Reste que le titre est désormais en tête des charts, disque de platine en France et disque d’or en Belgique. Avec près de 500 000 ventes physiques, le délire devient un phénomène planétaire et Cauet – dont nous attendons toujours la réponse à notre demande d’interview – qui avait sorti Zidane il va marquer avant la Coupe du monde 2006, se sent insulté. Franck : « Je l’avais rencontré sur le plateau deHit Machineavec Yannick Noah. Il avait alors pensé qu’on marchait sur ses plates-bandes, il n’avait pas été sympa du tout. C’était assez drôle. » Dans l’aventure, coup du destin, le bonhomme rencontre également sa femme, alors en poste chez Warner. Il décide de partir dans la foulée au Brésil pour prendre des vacances et là-bas, surprise, la chanson s’est également fait un chemin : « Je me suis retrouvé à faire une interview avec la BBC ! » Suivront les versions espagnole, italienne, japonaise…
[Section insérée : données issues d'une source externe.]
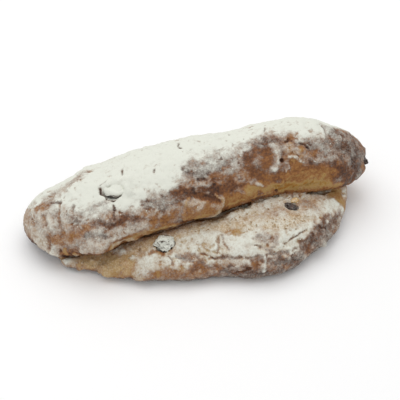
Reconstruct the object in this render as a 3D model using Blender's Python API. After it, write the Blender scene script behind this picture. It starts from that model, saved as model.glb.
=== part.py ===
"""A stollen: a long yeast loaf folded over itself, so that a thick roll lies on a flatter flap.

The frame is +Z up, with the origin under the middle of the loaf on the surface that it rests on.
The loaf lies along X. Its fold opens towards -Y, where the flap sticks out from under the roll.
Raisins and a bit of candied peel sit in pits in its crust.
"""

import math

import bmesh
import bpy
from mathutils import Euler, Matrix, Vector, noise

MM = 0.001
GAP = 0.3 * MM

# The roll and the flap are lofted along X. Each row gives the sizes at one place, in millimetres.
# The roll: x, middle y, middle z, half width, rise to the crown, drop to the lip over the flap.
ROLL = (
    (-142, 8, 20, 41, 32, 34),
    (-115, 3, 25, 42, 30, 32),
    (-90, 1, 32, 44, 28, 24),
    (-50, 7, 38, 42.5, 28, 18),
    (0, 14, 40, 40, 31, 18),
    (60, 20, 42, 36.5, 33, 15),
    (100, 21, 40, 39, 36, 19),
    (142, 18, 32, 37, 33, 20),
)
ROLL_SLICES = 52
ROLL_AROUND = 48
ROLL_ENDS = (4.0, 0.5, 5.0, 0.6)
ROLL_BACK_SINK = 8
ROLL_BACK_FOOT = 4
ROLL_BACK_SQUARENESS = 0.6

# The flap, which runs on under the roll: x, middle y, reach to the front and to the back, height.
FLAP = (
    (-128, 6, 72, 20, 18),
    (-90, 2, 56, 30, 21),
    (-50, 2, 61.5, 38, 27),
    (0, 5, 69, 42, 33),
    (52, 6, 78, 45, 39),
    (124, 18, 76, 34, 37),
)
FLAP_SLICES = 48
FLAP_AROUND = 44
FLAP_ENDS = (3.0, 0.6, 3.5, 0.5)
FLAP_WIDEST = 0.36
FLAP_SQUARENESS = 0.8

# Where the dough swells out or sinks in: x, y, z of the middle, radius, height, in millimetres.
ROLL_SWELLS = (
    (-88, 28, 50, 15, 2.6),
    (-88, -40, 32, 17, 3.2),
    (-66, -36, 28, 12, -2.4),
    (-70, 26, 56, 20, -2.0),
    (2, -26, 44, 15, 2.4),
    (30, 36, 66, 34, -2.4),
    (126, 20, 54, 26, 4.0),
    (-112, -30, 14, 22, 2.5),
)
FLAP_SWELLS = (
    (86, -56, 16, 26, -3.0),
    (86, -50, 12, 7, 2.4),
    (120, 4, 20, 16, 3.0),
    (-76, -46, 12, 16, 2.0),
    (22, -62, 10, 24, 1.6),
)
# The crease along the flap's front, where the dough was tucked in: its x and y, and its sizes.
CREASE = ((-28, -52), (-7, -60), (21, -67), (52, -65), (74, -54))
CREASE_WIDTH = 9
CREASE_DEPTH = 2.2

# The unevenness of the whole loaf, and the share of it that stays within one swell.
LUMP_SIZE = 34
LUMP_HEIGHT = 2.0

CRUST = (0.42, 0.30, 0.20)
RAISIN = (0.055, 0.032, 0.028)
DUSTED_RAISIN = (0.42, 0.40, 0.35)
CANDIED_PEEL = (0.62, 0.36, 0.10)

# What shows in the crust: name, place, half sizes, turn in degrees, colour.
FRUITS = (
    ("raisin_tip", (138, 14, 38), (6.5, 4.6, 4.6), (0, 30, -20), RAISIN),
    ("raisin_flap", (69, -26.5, 34.5), (6.5, 4.0, 3.2), (0, 12, -28), RAISIN),
    ("raisin_seam", (-35, -39, 26), (7.4, 6.6, 6.0), (10, 0, 15), DUSTED_RAISIN),
    ("raisin_crown", (-70, -10, 59), (8.6, 6.4, 4.4), (0, -8, -10), DUSTED_RAISIN),
    ("peel_flap", (73, -20.5, 36), (2.8, 2.2, 2.0), (20, 10, 30), CANDIED_PEEL),
)
WRINKLE_SIZE = 3.2
WRINKLE_DEPTH = 0.9

# A block whose top is the surface that the loaf rests on: length, width, thickness.
TABLE = (400, 300, 100)

# Every place above is from the fold's own middle. This brings the origin under the loaf's middle.
TO_MIDDLE = (-1.0, 6.3, 0)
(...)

Autre problème : Zidane lui-même.
Amoureux de l’homme, Emmanuel Lipszyc tient à s’expliquer avec son idole, qui aurait prétendument mal pris la partition : « On lui a alors écrit un petit mot. Je connaissais quelqu’un qui le connaissait. Je sais qu’il l’a eu. On a commencé par lui dire toute notre admiration, qu’on espérait qu’il allait le prendre bien, qu’il n’y avait absolument aucune méchanceté. Il a réagi sur le plateau de Denisot et avait dit qu’il trouvait ça drôle. Bon, je sais pas s’il a vraiment trouvé ça drôle ! » Le succès est là pour la firme des deux frères, qui composent aujourd’hui les musiques de la Ligue 1, de la Ligue 2 et de la Coupe de France. « Moi, le foot, j’ai toujours aimé ça. Mon fils a 15 ans aujourd’hui et c’est un élément qui nous rassemble. Je suis devenu dingue à partir de 98. Zidane nous a donné l’amour du foot et notre plus grand succès » , explique Emmanuel. Et un certain boulet aussi : « On aimerait bien mettre ça derrière nous, c’est arrivé une fois et ça n’arrivera plus. On a fait plus de 1000 génériques et ça, ça nous a pris deux heures de nos vies. Les gens se souviennent de nous pour ça, par exemple nos amis nous présentent à travers ça. Ce truc va nous coller à la peau pour toujours. » Comme Zidane finalement : pour l’éternité.